Score : $500$ points

Problem Statement

Solve the following problem for $T$ test cases.

Given an integer $N$ and a string $S$, find the number of strings $X$ that satisfy all of the conditions below, modulo $998244353$.

  • $X$ is a string of length $N$ consisting of uppercase English letters.
  • $X$ is a palindrome.
  • $X \le S$ in lexicographical order.
    • That is, $X=S$ or $X$ is lexicographically smaller than $S$.

Constraints

  • $1 \le T \le 250000$
  • $N$ is an integer between $1$ and $10^6$ (inclusive).
  • In a single input, the sum of $N$ over the test cases is at most $10^6$.
  • $S$ is a string of length $N$ consisting of uppercase English letters.

Input

Input is given from Standard Input in the following format:

$T$
$\mathrm{case}_1$
$\mathrm{case}_2$
$\vdots$
$\mathrm{case}_T$

Here, $\mathrm{case}_i$ represents the $i$-th test case.
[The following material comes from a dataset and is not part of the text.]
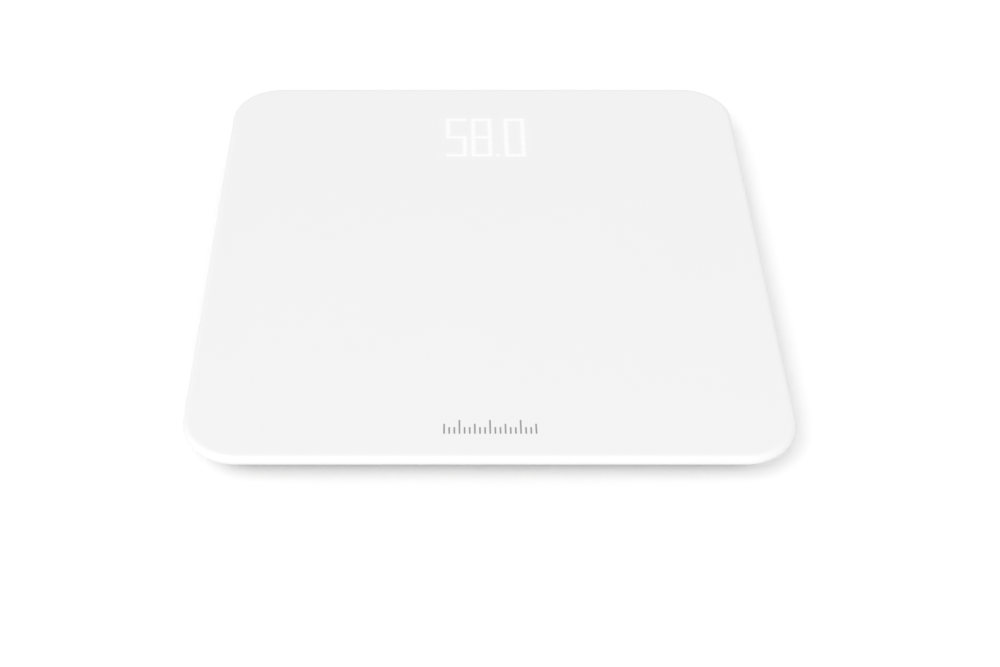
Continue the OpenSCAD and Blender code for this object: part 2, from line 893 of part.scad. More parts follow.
// The flat cable rises from the main board's header to the display's, in one smooth S
module display_cable() {
    t = 0.3;
    y0 = main_board_y + main_board_d / 2 - 1;
    y1 = display_y - display_board_d / 2 + 2;
    z0 = main_board_top + 0.9;
    z1 = display_board_z - 1.4;
    steps = 16;
    function rise(s) = z0 + (z1 - z0) * (3 * s * s - 2 * s * s * s);
    line = [for (i = [0:steps]) [y0 + (y1 - y0) * i / steps, rise(i / steps)]];
    color("whitesmoke")
        translate([-7, 0, 0])
            rotate([90, 0, 90])
                linear_extrude(14)
                    polygon(concat(line, [for (i = [steps:-1:0]) line[i] + [0, t]]));
}

module display_screws() {
    color("silver")
        display_boss_spots()
            screw_up(display_board_z, display_screw_d, 4, 3.2, 1.1);
}

// ---- Assembly ----

platform_cover();
stiffener_plate();
base_housing();
housing_screws();
battery_door();
door_latch();
battery_springs();
contact_plates();
battery_leads();
main_board();
controller_chip();
board_parts();
cell_headers();
board_screws();
unit_switch();
switch_plunger();
unit_button();
display_board();
display_leds();
display_mask();
display_header();
display_cable();
display_screws();
holder_screws();
blank_label();
for (i = [1:battery_n])
    battery(i);
for (i = [0:3]) {
    foot_cup(foot_spots[i]);
    foot_pad(foot_spots[i]);
    foot_screw(foot_spots[i]);
    load_cell(foot_spots[i]);
    cell_holder(foot_spots[i]);
    strain_gauge(foot_spots[i]);
    cell_wires(foot_spots[i], foot_spots[i][1] > 0 ? header_spots[1] : header_spots[0]);
}
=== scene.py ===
import json
import math
from types import SimpleNamespace

import bmesh
import bpy
from mathutils import Matrix, Vector

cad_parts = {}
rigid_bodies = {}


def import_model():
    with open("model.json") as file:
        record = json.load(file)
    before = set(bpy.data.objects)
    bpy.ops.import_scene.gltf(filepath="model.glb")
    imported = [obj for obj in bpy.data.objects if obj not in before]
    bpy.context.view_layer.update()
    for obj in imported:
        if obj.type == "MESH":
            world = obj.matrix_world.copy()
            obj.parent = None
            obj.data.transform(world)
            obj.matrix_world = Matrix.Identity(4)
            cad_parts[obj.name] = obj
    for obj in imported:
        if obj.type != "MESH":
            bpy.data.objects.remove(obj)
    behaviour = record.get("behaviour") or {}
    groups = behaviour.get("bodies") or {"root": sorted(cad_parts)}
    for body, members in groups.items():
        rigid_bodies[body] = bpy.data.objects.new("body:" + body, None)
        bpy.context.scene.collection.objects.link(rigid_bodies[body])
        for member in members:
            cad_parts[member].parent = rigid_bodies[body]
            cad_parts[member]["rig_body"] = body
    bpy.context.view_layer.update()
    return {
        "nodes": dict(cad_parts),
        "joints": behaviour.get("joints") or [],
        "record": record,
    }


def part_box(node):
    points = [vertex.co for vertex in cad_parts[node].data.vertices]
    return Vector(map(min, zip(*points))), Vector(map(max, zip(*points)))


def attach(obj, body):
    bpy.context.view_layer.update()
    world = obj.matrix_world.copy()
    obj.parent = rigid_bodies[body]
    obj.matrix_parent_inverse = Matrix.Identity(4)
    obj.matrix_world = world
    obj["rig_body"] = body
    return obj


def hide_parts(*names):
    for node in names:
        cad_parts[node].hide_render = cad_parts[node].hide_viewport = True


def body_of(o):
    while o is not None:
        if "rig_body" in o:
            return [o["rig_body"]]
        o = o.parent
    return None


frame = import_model()
print("frame loaded:", len(frame["nodes"]), "nodes")

mm = 0.001
housing = "housing"
corners = ["front_left", "front_right", "back_left", "back_right"]


def span(node):
    # the box round a CAD node
    low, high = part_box(node)
    return SimpleNamespace(low=low, high=high, middle=(low + high) / 2, size=high - low)


def camel(node, ending=""):
    words = node.split("_")
    return words[0] + "".join(w.capitalize() for w in words[1:]) + ending


def arc(centreU, centreZ, radius, start, stop, steps):
    # points of a round stretch of a profile, with angles in degrees from +u towards +z
    angles = [math.radians(start + (stop - start) * i / steps) for i in range(steps + 1)]
    return [(centreU + radius * math.cos(a), centreZ + radius * math.sin(a)) for a in angles]


def polyline(bm, points):
    verts = [bm.verts.new(p) for p in points]
    edges = [bm.edges.new(pair) for pair in zip(verts, verts[1:])]
    return verts, edges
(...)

Each test case is in the following format:

$N$
$S$

Output

Print $T$ lines. The $i$-th line should contain the answer for the $i$-th test case as an integer.

Sample Input 1

5
3
AXA
6
ABCZAZ
30
QWERTYUIOPASDFGHJKLZXCVBNMQWER
28
JVIISNEOXHSNEAAENSHXOENSIIVJ
31
KVOHEEMSOZZASHENDIGOJRTJVMVSDWW

Sample Output 1

24
29
212370247
36523399
231364016

This input contains five test cases.

Test case #1:
The $24$ strings satisfying the conditions are AAA$,$ ABA$,$ ACA$,...,$ AXA.

Test case #2:
$S$ may not be a palindrome.

Test case #3:
Be sure to find the count modulo $998244353$.